McKinnon does several times cite their own work, typically as it expands on the opinion they just gave, but that doesn't make it a secondary source for what McKinnon believes in March 2018 when they wrote that paper

That's not what I meant and I feel like this is a sign you're taking my argument in bad faith. I mean that McKinnon cites the academic literature regarding slurs to support her point. Not herself. Other people.

I see you edited their Wikipedia article to claim "McKinnon's primary research focus is the philosophy of language". But the source doesn't say that. It doesn't mention language at all. It says "My primary research focuses on the relationship between knowledge and action. Specifically, much of my research currently focuses on the norms of assertion."

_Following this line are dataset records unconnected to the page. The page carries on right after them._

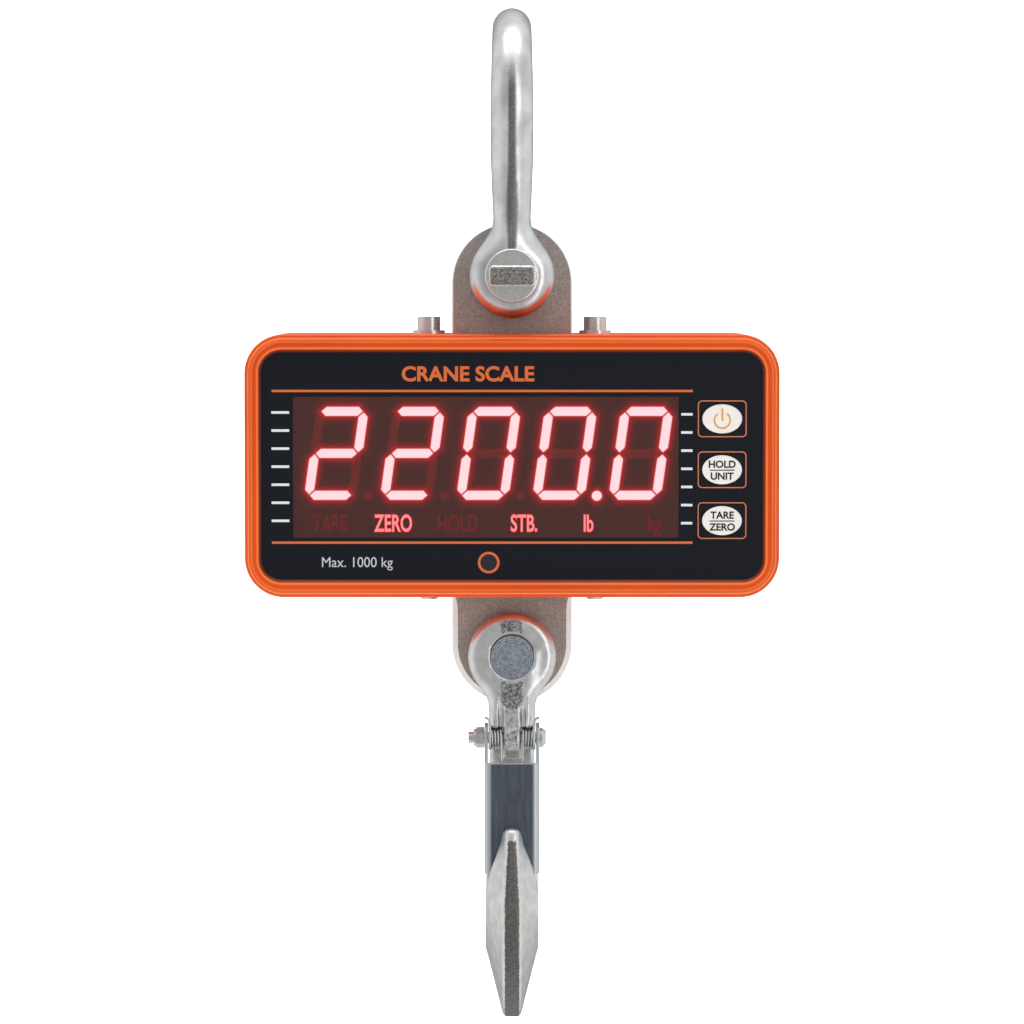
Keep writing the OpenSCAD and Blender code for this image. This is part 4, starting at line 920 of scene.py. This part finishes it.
# ---------------------------------------------------------------------------
# Electronics behind the panel: green boards with their parts, brass spacers, the keys' switches, the
# receiver and the buzzer. They are closed in, and are seen only when the case is opened.
board, tree, shader = material("solder_masked_board", Roughness=0.35)
# Green mask over copper: fine tracks as a slightly lighter, blocky pattern.
spot = add(tree, "TexCoord").outputs["Object"]
tracks = add(tree, "TexVoronoi", {"Vector": spot, "Scale": 350.0}, distance="MANHATTAN", feature="F1")
tone = add(tree, "ValToRGB", {0: tracks}, stops=((0, "0F5A2E"), (1, "0A3F20")))
feed(shader, Base_Color=tone)
coat(board, "display_board", "main_board")

brass, *_ = mottled("turned_brass", 500, 3, "B08A3C", "D8B25A", Metallic=1.0, Roughness=0.3)
# Bar-turned brass with a slight tarnish.
coat(brass, "board_spacers")

moulding, tree, shader, spark = mottled("moulded_black_plastic", 1600, 2, "17181A", "232527", Roughness=0.5)
# Spark-eroded mould finish: a fine even grain over near-black.
eroded = add(tree, "Bump", {"Strength": 0.3, "Distance": 0.0001, "Height": spark})
feed(shader, Normal=eroded)
coat(moulding, "key_switches", "receiver_sensor", "buzzer", "battery_tray")
coat(moulding, "battery_cover", "charge_socket", bevel=0.5)

wrap, *_ = mottled("printed_heat_shrink", 120, 2, "1B4F9C", "2463B8", Roughness=0.3)
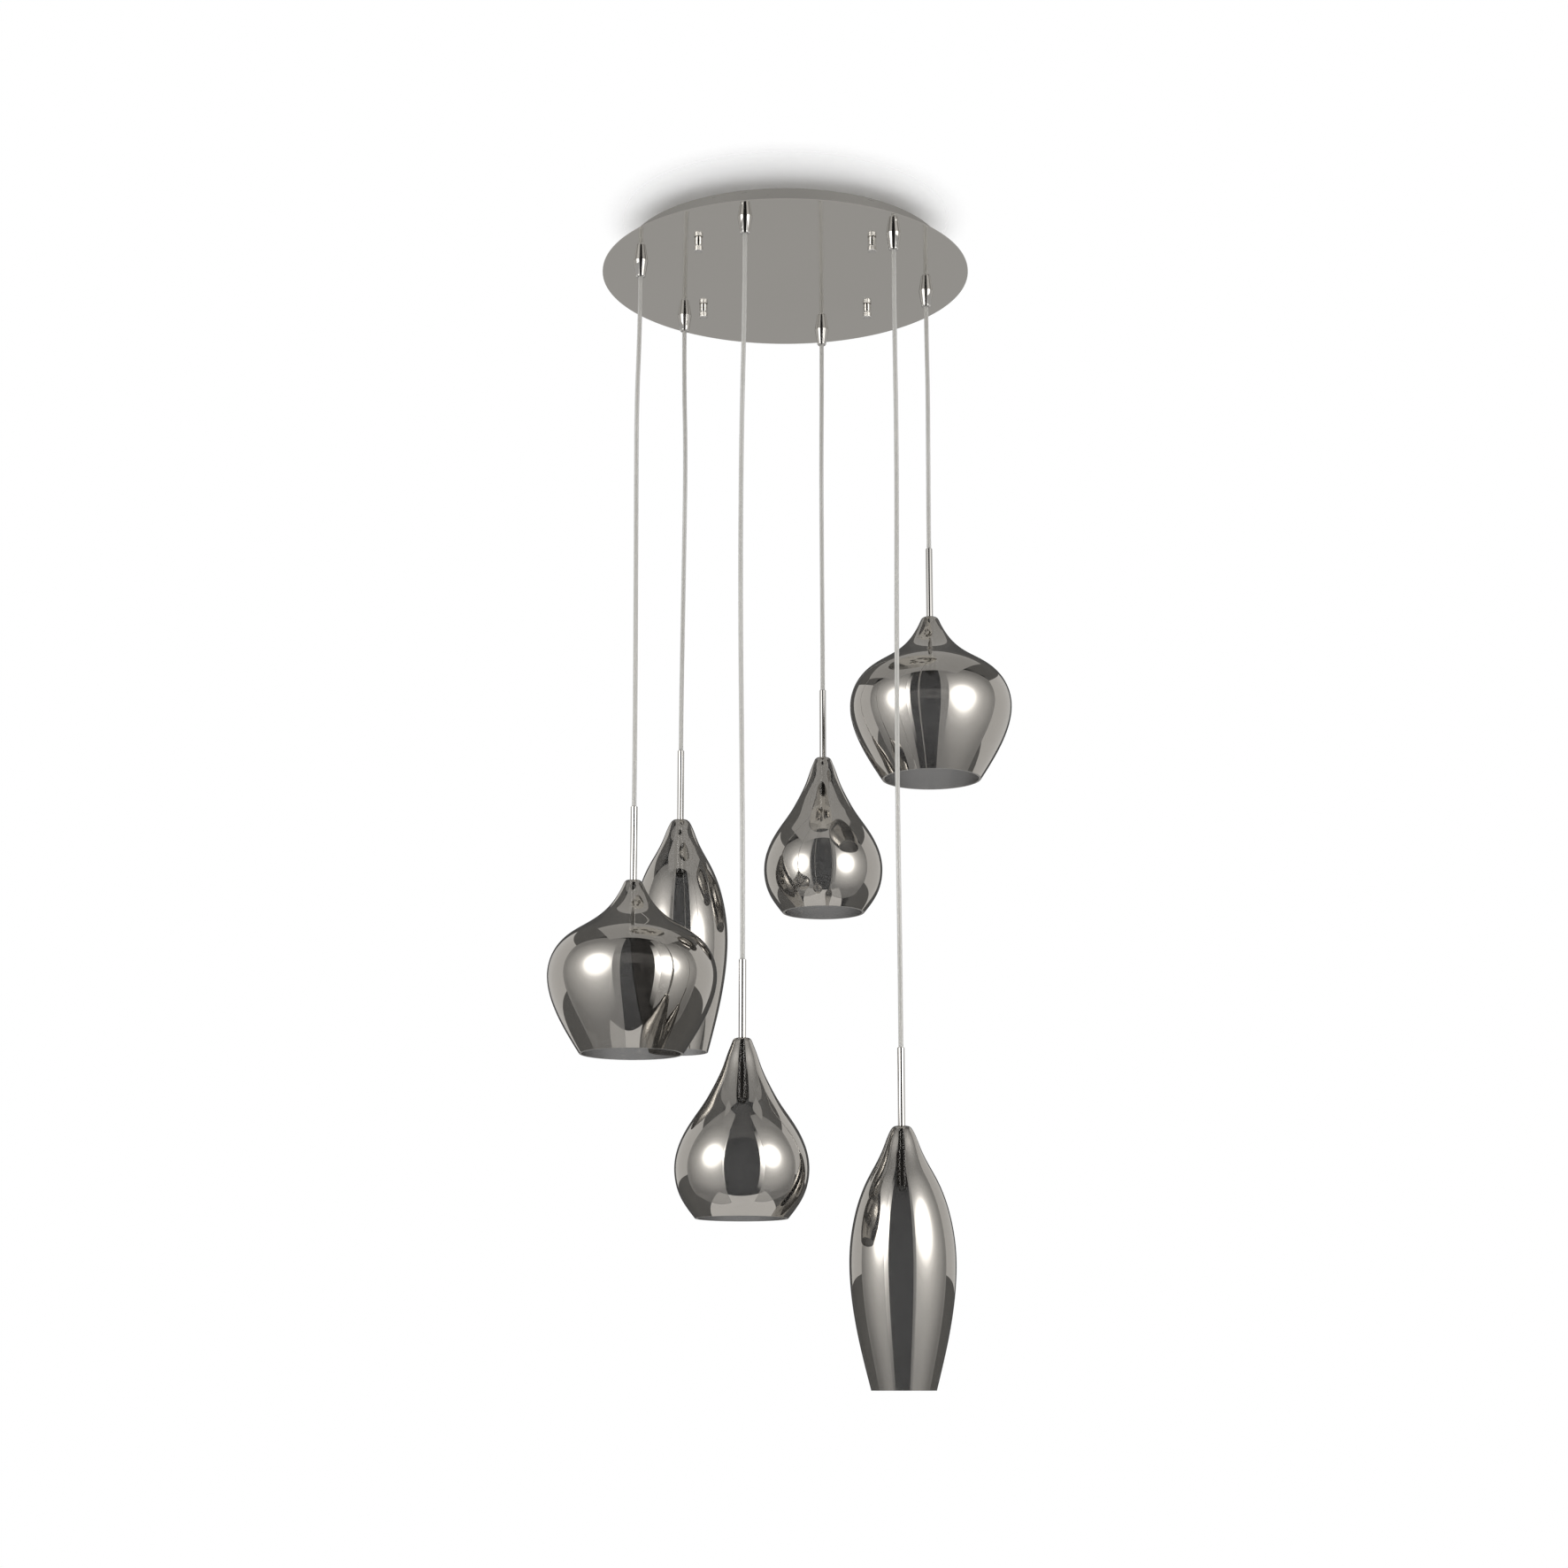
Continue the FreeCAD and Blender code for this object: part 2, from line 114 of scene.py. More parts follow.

Aaaand this one shows your ignorance of the topic area. Norms of assertion are a topic within philosophy of language. What you're claiming is like looking at a researcher who says their primary topic area is zebras and claiming that doesn't mean they're a zoologist because they never used the word "animal".

Any suggestion that this abstract philosophical work makes one an expert in judging whether a word is a slur is, to use a word in their paper, "ludicrous".

Why? As someone who actually does understand enough about linguistics to get the gist of that paper: it's about speech acts, and slurring is a speech act. Are you really objecting to academic work because it seems dense and you don't understand it?

The elephant in the room is McKinnon is transgender and is a transgender activist, writing a paper about a word used by transgender activists to label and disparage women who hold hostile views about her very identity.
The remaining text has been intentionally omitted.